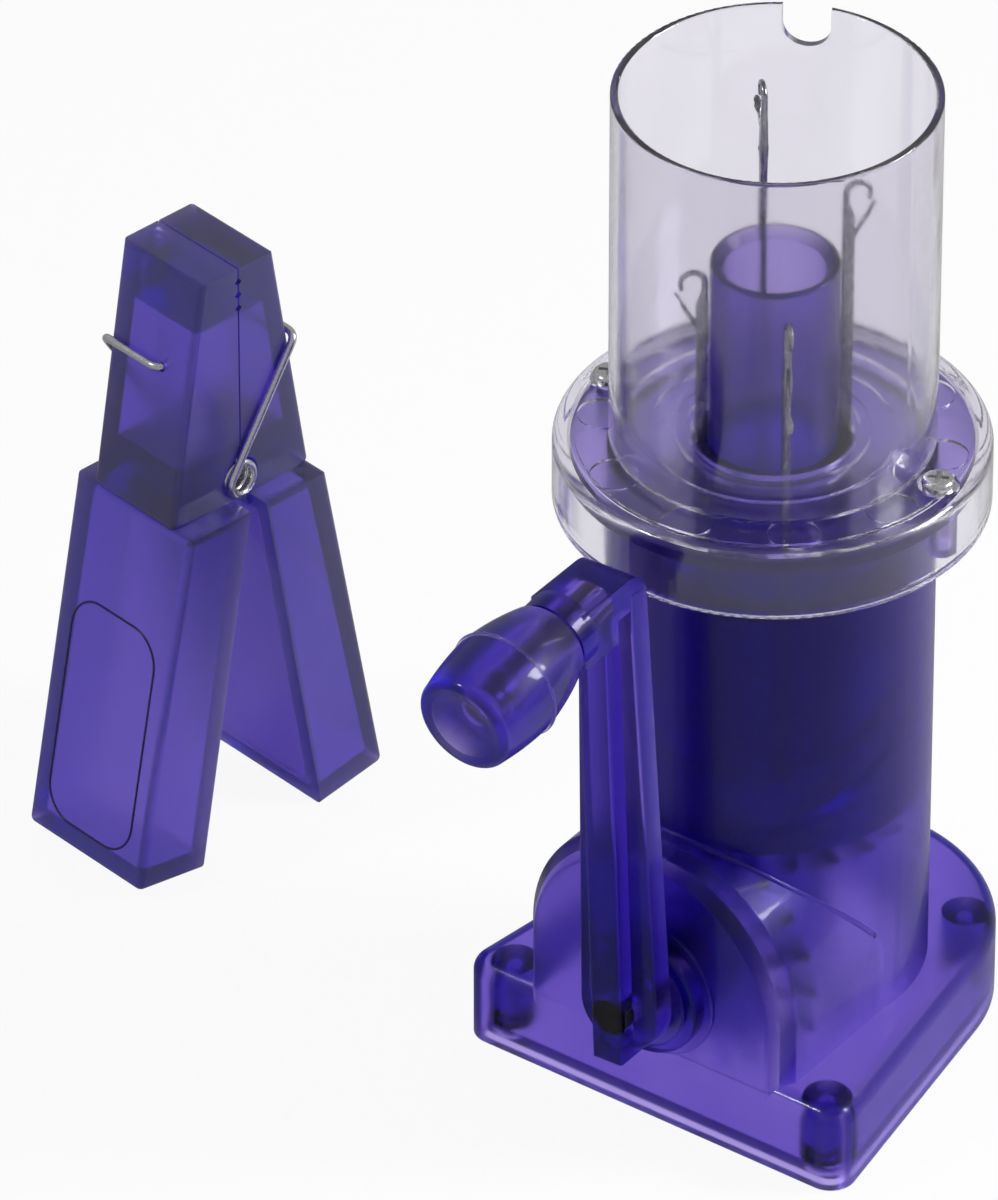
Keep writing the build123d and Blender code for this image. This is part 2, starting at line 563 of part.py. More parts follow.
def crank_arm():
    """T-section arm with a round foot, and the block that carries the knob."""
    top = CRANK_R + BLOCK_HEIGHT / 2 - BLOCK_DROP
    low = CRANK_R - BLOCK_HEIGHT / 2 - BLOCK_DROP
    sides = Polyline((-ARM_HALF_TOP, top), (-ARM_HALF_END, 0), (ARM_HALF_END, 0), (ARM_HALF_TOP, top),
                     close=True)
    face = make_face(sides) + Circle(ARM_HALF_END)
    plate = Pos(0, -ARM_BACK, 0) * extrude(Plane.XZ * face, ARM_PLATE)
    plate = fillet(plate.faces().sort_by(Axis.Y)[0].edges(), ARM_EDGE_R)
    rib_face = Pos(0, (low - ARM_HALF_END) / 2) * Rectangle(2 * RIB_HALF, low + ARM_HALF_END + 1)
    rib = Pos(0, -ARM_BACK, 0) * extrude(Plane.XZ * rib_face, ARM_PLATE + ARM_RIB)
    rib = fillet(rib.edges().filter_by(Axis.X).sort_by(Axis.Z)[0], RIB_END_R)
    rib = fillet(rib.faces().sort_by(Axis.Y)[0].edges().filter_by(Axis.Z), ARM_EDGE_R)
    side = Polyline((-ARM_BACK, low), (-ARM_BACK, top), (-BLOCK_FRONT, top), (-BLOCK_FRONT, low), close=True)
    block = extrude(Plane.YZ * make_face(side), ARM_HALF_TOP, both=True)
    rear_top = block.edges().filter_by(Axis.X).sort_by(lambda e: e.center().Y + e.center().Z)[-1]
    block = fillet(rear_top, BLOCK_BACK_R)
    block = fillet(block.faces().sort_by(Axis.Y)[0].edges(), ARM_EDGE_R)
    plate &= Box(40, 120, 2 * top - 6) + Pos(0, 0, low) * Box(40, 200, 8)
    pocket = Box(6, ARM_RIB, 4, align=(Align.MIN, Align.MAX, Align.MIN))
    for side_x in (RIB_HALF, -RIB_HALF - 6):
        block -= Pos(side_x, -ARM_BACK - ARM_PLATE, low - 0.01) * pocket
    arm = plate + rib + block
    arm += knob_place(rod(COLLAR_R, -2.0, COLLAR))
    arm -= Rot(90, 0, 0) * rod(SHAFT_R + SLIP, ARM_BACK - 1, SHAFT_FRONT)
    return on_crank(arm - knob_place(rod(SPINDLE_R + SLIP, -SPINDLE_ROOT, COLLAR + 1)))


def knob_spindle():
    """Pin that the knob turns on, with a raised ring near its end that the knob snaps over."""
    snap = rod(SPINDLE_R + SNAP_RING, COLLAR + SNAP_AT, COLLAR + SNAP_AT + SNAP_WIDTH)
    pin = rod(SPINDLE_R, -SPINDLE_ROOT, COLLAR + SPINDLE_REACH) + snap
    return on_crank(knob_place(fillet(pin.edges().group_by(Axis.Z)[-1], 0.5)))


def knob():
    """Barrel-shaped knob with a dished end, free to spin on its spindle."""
    bore_r = SPINDLE_R + RUN
    snap_r = bore_r + SNAP_RING
    snap_end = SNAP_AT + SNAP_WIDTH + AIR
    bore = Polyline((0, SPINDLE_REACH + AIR), (bore_r, SPINDLE_REACH + AIR), (bore_r, snap_end),
                    (snap_r, snap_end), (snap_r, SNAP_AT - AIR), (bore_r, SNAP_AT - AIR),
                    (bore_r, AIR), (KNOB_REAR_R - 0.6, AIR), (KNOB_REAR_R, AIR + 0.6))
    belly = ThreePointArc(bore @ 1, KNOB_BELLY, (KNOB_RIDGE_R, KNOB_RIDGE_AT))
    taper = ThreePointArc(belly @ 1, KNOB_TAPER, (KNOB_END_R, KNOB_LENGTH - 1.2))
    rim = ThreePointArc(taper @ 1, (KNOB_END_R - 0.4, KNOB_LENGTH - 0.3), (KNOB_END_R - 1.4, KNOB_LENGTH))
    lip = Line(rim @ 1, (KNOB_END_R - 2.3, KNOB_LENGTH - 0.3))
    dish = TangentArc((KNOB_GATE_R, KNOB_LENGTH - KNOB_DISH), lip @ 1, tangent=(1, 0))
    core = Polyline(dish @ 0, (0, KNOB_LENGTH - KNOB_DISH), bore @ 0)
    shape = bore + belly + taper + rim + lip + dish + core
    body = revolve(Plane.XZ * make_face(shape), Axis.Z)
    return on_crank(knob_place(Pos(0, 0, COLLAR) * body))


# ---------------------------------------------------------------- weight clip
def at_clip(shape):
    """Place a piece drawn in the clip's own frame: x across its width, y from arm to arm."""
    return Pos(CLIP_AT[0], CLIP_AT[1], 0) * Rot(0, 0, CLIP_YAW) * shape


def jaw_out(z):
    """How far the jaw's outer face stands from the parting plane at a height."""
    rise = (CLIP_HEIGHT - z) / (CLIP_HEIGHT - CLIP_SHOULDER_Z)
    return JAW_HALF + (SHOULDER_OUT - JAW_HALF) * rise


def heel_height():
    """Height of the outer edge of the sloping foot of a clip arm."""
    tilt = atan(0.5 * (FOOT_IN + FOOT_OUT) / CLIP_PIVOT_Z) * 0.55
    return (FOOT_OUT - FOOT_IN) * tan(tilt)


def handle_pocket(inset):
    """The handle's hollow, open towards the other arm, drawn smaller all round by an inset."""
    top = CLIP_SHOULDER_Z - CLIP_WALL
    corners = Polyline((CLIP_INNER, top), (-SHOULDER_OUT + CLIP_WALL, top),
                       (-FOOT_OUT + CLIP_WALL, heel_height() + CLIP_WALL),
                       (-FOOT_IN + CLIP_INNER, CLIP_WALL), close=True)
    outline = offset(make_face(corners), -inset)
    return extrude(Plane.YZ * outline, HANDLE_WIDTH / 2 - CLIP_WALL - inset, both=True)


def clip_arm():
    """One arm of the clip, drawn on the -y side: hollow jaw above the pivot, hollow handle below."""
    gap = AIR / 2
    jaw = Polyline((-gap, CLIP_HEIGHT), (-JAW_HALF, CLIP_HEIGHT), (-SHOULDER_OUT, CLIP_SHOULDER_Z),
                   (-CLIP_INNER, CLIP_SHOULDER_Z - 3), (-gap, CLIP_PIVOT_Z), close=True)
    handle = Polyline((-CLIP_INNER, CLIP_SHOULDER_Z), (-SHOULDER_OUT, CLIP_SHOULDER_Z),
                      (-FOOT_OUT, heel_height()), (-FOOT_IN, 0), close=True)
    arm = extrude(Plane.YZ * make_face(jaw), JAW_WIDTH / 2, both=True)
    arm = fillet(arm.edges().filter_by(lambda e: e.center().Y < -JAW_HALF + 0.1), JAW_EDGE_R)
    grip = extrude(Plane.YZ * make_face(handle), HANDLE_WIDTH / 2, both=True)
    below_shoulder = grip.edges().filter_by(lambda e: e.center().Z < CLIP_SHOULDER_Z + 1)
    grip = fillet(below_shoulder.filter_by(lambda e: e.center().Y < -FOOT_IN - 0.3), HANDLE_EDGE_R)
    arm = arm + grip - handle_pocket(0)
    seat_r = SPRING_COIL_R + SPRING_WIRE_R + AIR
    low = CLIP_PIVOT_Z + seat_r + 2
    high = CLIP_HEIGHT - JAW_TOOTH_PITCH * (JAW_TEETH + 1)
    hollow = Polyline((1, low), (-jaw_out(low) + CLIP_WALL, low), (-jaw_out(high) + CLIP_WALL, high),
                      (1, high), close=True)
    arm -= extrude(Plane.YZ * make_face(hollow), JAW_WIDTH / 2 - CLIP_WALL, both=True)
    arm -= Pos(0, 0, CLIP_PIVOT_Z) * Rot(0, 90, 0) * Cylinder(seat_r, 2 * HANDLE_WIDTH)
    tooth = Rot(45, 0, 0) * Box(JAW_WIDTH + 2, 1.0, 1.0)
    for k in range(JAW_TEETH):
        arm -= Pos(0, 0, CLIP_HEIGHT - JAW_TOOTH_PITCH * (k + 1)) * tooth
    tip_hole = Rot(90, 0, 0) * Cylinder(SPRING_WIRE_R + 0.15, 8)
    return arm - Pos(SPRING_TIP_X, -jaw_out(SPRING_LEG_Z), SPRING_LEG_Z) * tip_hole


def clip_plate():
    """Plate that closes the hollow handle of the arm on the -y side, flush with its inner face."""
    run = hypot(FOOT_IN - CLIP_INNER, CLIP_SHOULDER_Z)
    across = -CLIP_PLATE * CLIP_SHOULDER_Z / run
    along = CLIP_PLATE * (FOOT_IN - CLIP_INNER) / run
    band = Polyline((-CLIP_INNER, CLIP_SHOULDER_Z), (-FOOT_IN, 0), (-FOOT_IN + across, along),
                    (-CLIP_INNER + across, CLIP_SHOULDER_Z + along), close=True)
    return extrude(Plane.YZ * make_face(band), HANDLE_WIDTH / 2, both=True) & handle_pocket(SLIP)


def spring_leg():
    """Leg of the clip's spring on the -y side: up the flank, across the jaw, tip in its hole."""
    flank = -JAW_WIDTH / 2 - SPRING_WIRE_R - AIR / 2
    out = jaw_out(SPRING_LEG_Z) + SPRING_WIRE_R + AIR / 2
    tip = SPRING_TIP_X
    path = FilletPolyline((flank, -AIR, CLIP_PIVOT_Z + SPRING_COIL_R), (flank, -out, SPRING_LEG_Z),
                          (tip, -out, SPRING_LEG_Z), (tip, SPRING_TIP - out, SPRING_LEG_Z),
                          radius=SPRING_BEND_R)
    return sweep(Plane(origin=path @ 0, z_dir=path % 0) * Circle(SPRING_WIRE_R), path)


def spring_coil():
    """Close-wound coil of the clip's spring between the arms."""
    pitch = 1.9 * SPRING_WIRE_R
    last = JAW_WIDTH / 2 + SPRING_WIRE_R + AIR / 2
    turns = int((last + JAW_WIDTH / 2) / pitch)
    loop = Rot(0, 90, 0) * Torus(SPRING_COIL_R, SPRING_WIRE_R)
    loops = [Pos(last - pitch * k, 0, 0) * loop for k in range(turns)]
    return Pos(0, 0, CLIP_PIVOT_Z) * (loops[0] + loops[1:])


def clip_pieces():
    """Both arms, their plates, and the spring, split where one leg moves with the front arm."""
    front = clip_arm()
    plate = clip_plate()
    leg = spring_leg()
    half_turn = Rot(0, 0, 180)
    back_leg = half_turn * leg
    return {
        "clip_arm_front": at_clip(front),
        "clip_arm_back": at_clip(half_turn * front),
        "clip_plate_front": at_clip(plate),
        "clip_plate_back": at_clip(half_turn * plate),
        "clip_spring": at_clip(spring_coil() + back_leg),
        "clip_spring_leg": at_clip(leg),
    }


# ---------------------------------------------------------------- all pieces
def pieces():
    """Every node and its solid or solids."""
    nodes = {
        "housing": housing(),
        "bottom_cover": bottom_cover(),
        "bottom_screws": bottom_screws(),
        "clear_cover": clear_cover(),
        "cover_screws": cover_screws(),
        "cover_washers": cover_washers(),
        "needle_cylinder": needle_cylinder(),
        "cylinder_gear": cylinder_gear(),
        "cam_lower": cam_lower(),
        "cam_upper": cam_upper(),
        "drive_gear": drive_gear(),
        "gear_screw": gear_screw(),
        "crank_shaft": crank_shaft(),
        "shaft_bush": shaft_bush(),
        "crank_washer": crank_washer(),
        "crank_arm": crank_arm(),
        "knob_spindle": knob_spindle(),
        "knob": knob(),
    }
    for k in range(NEEDLES):
        nodes[f"needle_{k + 1}"] = needle(k)
        nodes[f"latch_{k + 1}"] = latch(k)
        nodes[f"rivet_{k + 1}"] = rivet(k)
    nodes.update(clip_pieces())
    return nodes


os.makedirs("parts", exist_ok=True)
for name, shape in pieces().items():
    solids = shape if isinstance(shape, list) else shape.solids()
    export_step(Compound(children=list(solids)), f"parts/{name}.step")
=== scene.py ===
# %% [markdown]
# # A hand-cranked cord knitting machine
# The machine knits a round cord: turning the crank turns a grooved cylinder, and two
# sloped rings inside the column lift and lower four latch needles as they go round.
# The construction is already made and packed, so it is loaded first and never moved.
# What is made here is how it looks: tinted plastic, clear plastic, wire and screws.

# %% Load the construction
import math

import bpy
import numpy as np
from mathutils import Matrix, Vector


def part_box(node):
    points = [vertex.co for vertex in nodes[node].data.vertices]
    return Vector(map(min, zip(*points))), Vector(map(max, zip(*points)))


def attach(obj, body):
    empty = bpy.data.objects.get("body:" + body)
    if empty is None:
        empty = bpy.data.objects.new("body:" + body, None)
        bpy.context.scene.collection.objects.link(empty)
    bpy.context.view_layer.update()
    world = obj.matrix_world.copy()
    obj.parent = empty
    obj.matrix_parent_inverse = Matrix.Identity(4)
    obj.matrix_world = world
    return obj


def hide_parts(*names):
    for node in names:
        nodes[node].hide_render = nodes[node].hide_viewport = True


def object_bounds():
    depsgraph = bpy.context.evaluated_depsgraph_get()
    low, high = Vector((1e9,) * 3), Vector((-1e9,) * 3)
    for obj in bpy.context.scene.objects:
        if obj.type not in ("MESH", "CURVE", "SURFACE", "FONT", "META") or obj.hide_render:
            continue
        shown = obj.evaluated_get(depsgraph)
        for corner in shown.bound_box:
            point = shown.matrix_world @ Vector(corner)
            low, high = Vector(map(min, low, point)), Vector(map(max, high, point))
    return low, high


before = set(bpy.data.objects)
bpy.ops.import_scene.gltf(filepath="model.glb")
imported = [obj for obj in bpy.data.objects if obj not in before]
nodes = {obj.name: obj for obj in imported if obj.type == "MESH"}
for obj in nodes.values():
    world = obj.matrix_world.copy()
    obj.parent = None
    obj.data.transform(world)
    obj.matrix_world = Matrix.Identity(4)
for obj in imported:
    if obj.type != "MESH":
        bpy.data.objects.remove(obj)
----
▶ Task goal: Write out exactly the lines from the one with "return nodes" through the one with "if empty is", including both, and no others.

▶ Solved problem:
    return nodes


os.makedirs("parts", exist_ok=True)
for name, shape in pieces().items():
    solids = shape if isinstance(shape, list) else shape.solids()
    export_step(Compound(children=list(solids)), f"parts/{name}.step")
=== scene.py ===
# %% [markdown]
# # A hand-cranked cord knitting machine
# The machine knits a round cord: turning the crank turns a grooved cylinder, and two
# sloped rings inside the column lift and lower four latch needles as they go round.
# The construction is already made and packed, so it is loaded first and never moved.
# What is made here is how it looks: tinted plastic, clear plastic, wire and screws.

# %% Load the construction
import math

import bpy
import numpy as np
from mathutils import Matrix, Vector


def part_box(node):
    points = [vertex.co for vertex in nodes[node].data.vertices]
    return Vector(map(min, zip(*points))), Vector(map(max, zip(*points)))


def attach(obj, body):
    empty = bpy.data.objects.get("body:" + body)
    if empty is None:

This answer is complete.